Ce fait pathologique nouveau peut résulter de l'aggravation de la lésion initiale après sa consolidation.
Pour contester l'existence d'une rechute dont serait victime M. [P] [W], l'argumentation de l'association [6] se borne à soutenir qu'il ne s'agirait que de la poursuite d'un état de stress post-traumatique préexistant.
Toutefois, il ressort des conclusions motivées du rapport médical d'évaluation du taux d'incapacité de la victime que, si le syndrome dépressif post réactionnel est effectivement relevé à la date de consolidation de l'accident initial, celui-ci fait état d'une aggravation de cette dépression secondaire justifiant la réévaluation du taux d'incapacité permanente de M. [P] [W] de 8 à 15%.
Sur ce point, l'association [6] n'apporte aucun élément propre à remettre en cause l'existence d'une aggravation de cette lésion, qui doit, en conséquence, être identifiée comme une rechute de l'accident du travail survenu au préjudice de M. [P] [W] le 14 septembre 2015.
Enfin, étant relevé qu'en application des articles L.452-1 et L.452-2 du code de la sécurité sociale, l'indemnisation complémentaire à laquelle la victime a droit, s'étend aux conséquences d'une rechute de l'accident du travail initial, M. [P] [W] est bien fondé à solliciter l'indemnisation de ses préjudices résultant de la rechute du 3 novembre 2018.

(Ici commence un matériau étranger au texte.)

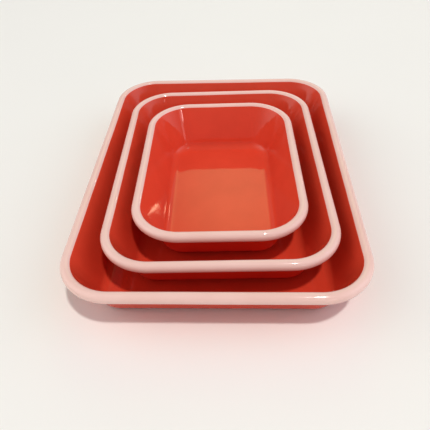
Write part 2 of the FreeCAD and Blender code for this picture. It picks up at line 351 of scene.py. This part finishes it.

Dès lors, le jugement entrepris est confirmé en toutes ses dispositions.
Sur les frais irrépétibles
Il ne paraît pas inéquitable de laisser à la charge de chacune des parties la charge de ses frais irrépétibles exposés en appel.
Les demandes faites sur ce fondement seront rejetées.
Sur les dépens
L'association [6], qui succombe, est condamnée aux dépens d'appel.
PAR CES MOTIFS
La cour statuant publiquement, par arrêt contradictoire et en dernier ressort, par mise à disposition au greffe,
Déclare l'association [6] recevable en son appel,
Confirme le jugement entrepris en toutes ses dispositions,
Y ajoutant,
Déboute les parties de leurs demandes respectives fondées sur l'article 700 du code de procédure civile, s'agissant des frais irrépétibles d'appel,
Condamne l'association [6] aux dépens d'appel.